Sintong Panjaitan saat itu mengatakan RPKAD terpaksa melatih Banser NU untuk dijadikan semacam ABRI dengan berbaju loreng. Ini lah yang memicu pembunuhan massal.
Bagaimana teknis pengungkapan pembunuhan massal itu?
Ini dalam rangka pengungkapan kebenaran, artinya semua yang terlibat di dalamnya harus dimintai keterangan. Setelah itu tim Komite Kepresidenan bisa memilah-milah kasus mana yang bisa diselesaikan lewat non yudisial dan hukum. Tapi kalau tidak ada pengadilan, percuma.

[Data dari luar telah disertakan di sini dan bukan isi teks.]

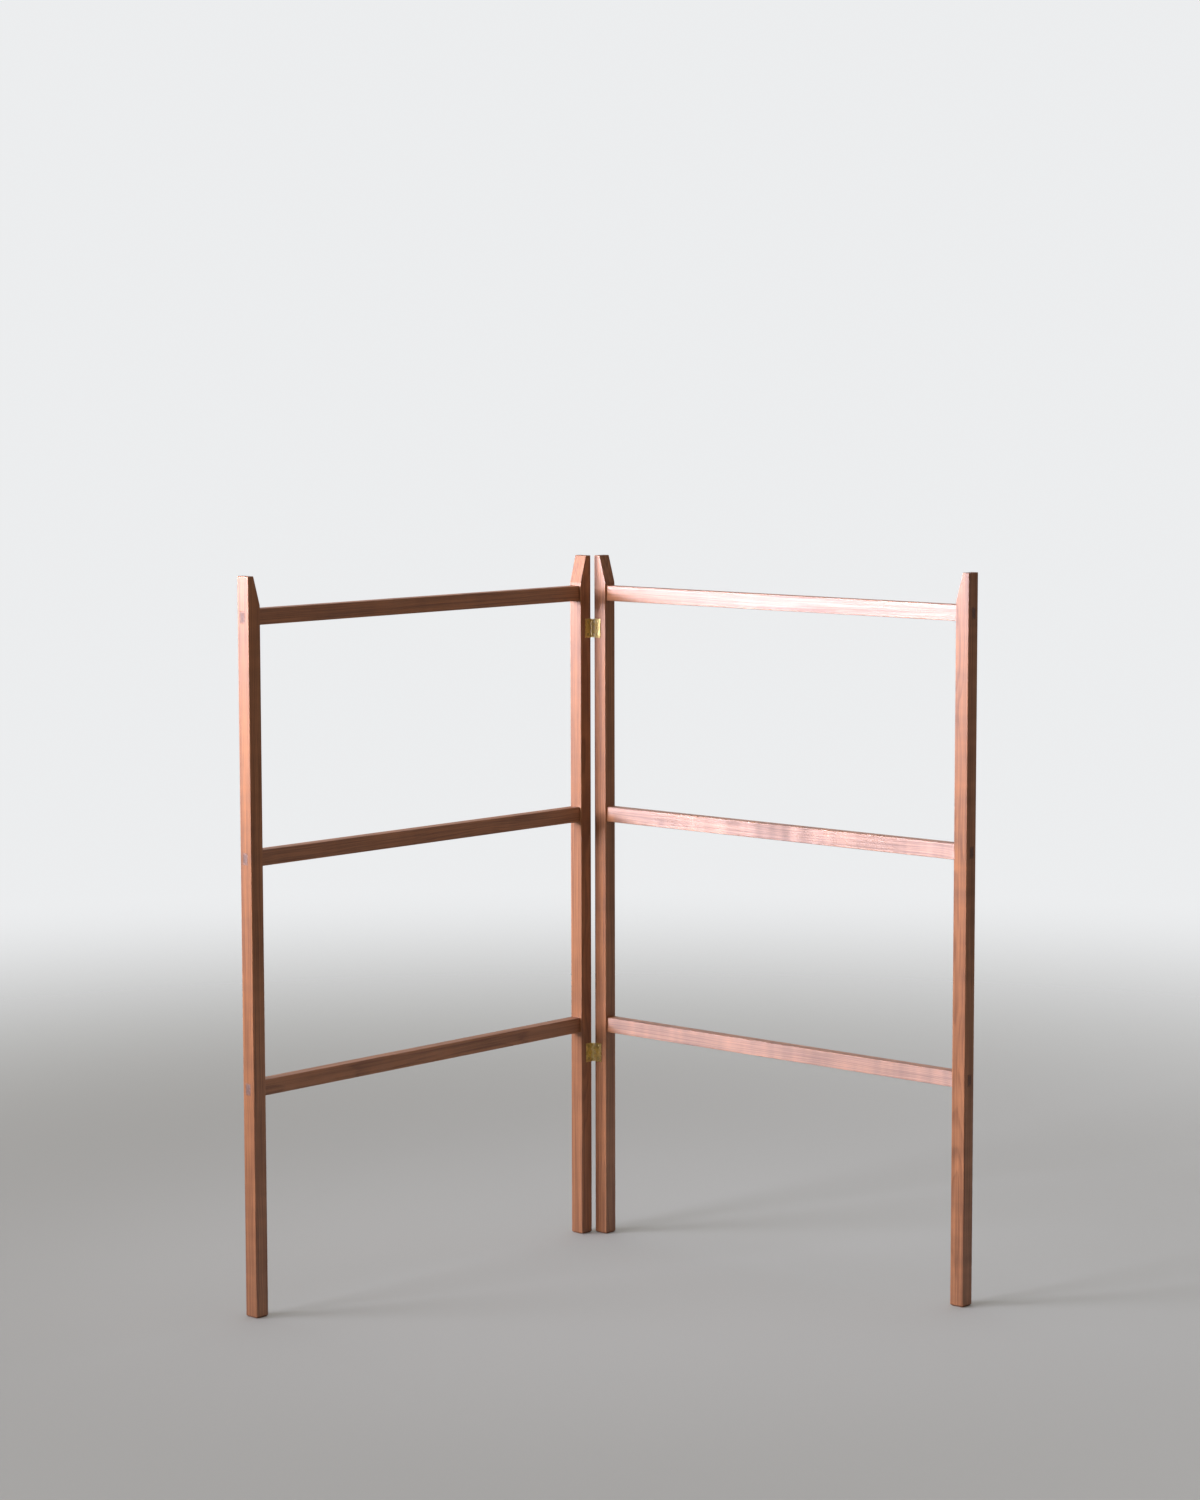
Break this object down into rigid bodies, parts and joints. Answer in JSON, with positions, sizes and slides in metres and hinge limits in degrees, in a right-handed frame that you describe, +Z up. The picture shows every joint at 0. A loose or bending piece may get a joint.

Negara bisa disebut melindungi penjahat HAM, sehingga muncul impunitas. Impunitas ini seseorang kebal dari hukum, ini lebih sadis.
Pengungkapan kebenaran ini bukan untuk menimbulkan permusuhan baru. Kalau ada yang salah, harus dihukum dan menjadi pembelajaran. Saya pribadi sebagai korban langsung kekejaman itu, tidak menghendaki adanya konflik baru. Katakan itu benar jika benar, katakan salah jika memang salah. Itu namanya kesatria.
Selain itu harus dilakukan pelurusan sejarah, jika sebelumnya disebutkan tragedi 65 biangnya adalah PKI. Sebab tidak ditemukan apapun yang menunjukan PKI yang mengumpulkan massa. Saat malam 1 Oktober penembakan jenderal itu masih misterius siapa yang melakukan. Bisa jadi atas instruksi Presiden Soeharto, karena Soeharto saat itu tahu. Ini strategi untuk menggulingkan Soekarno. Sementara yang menjadi korban adalah kami-kami ini.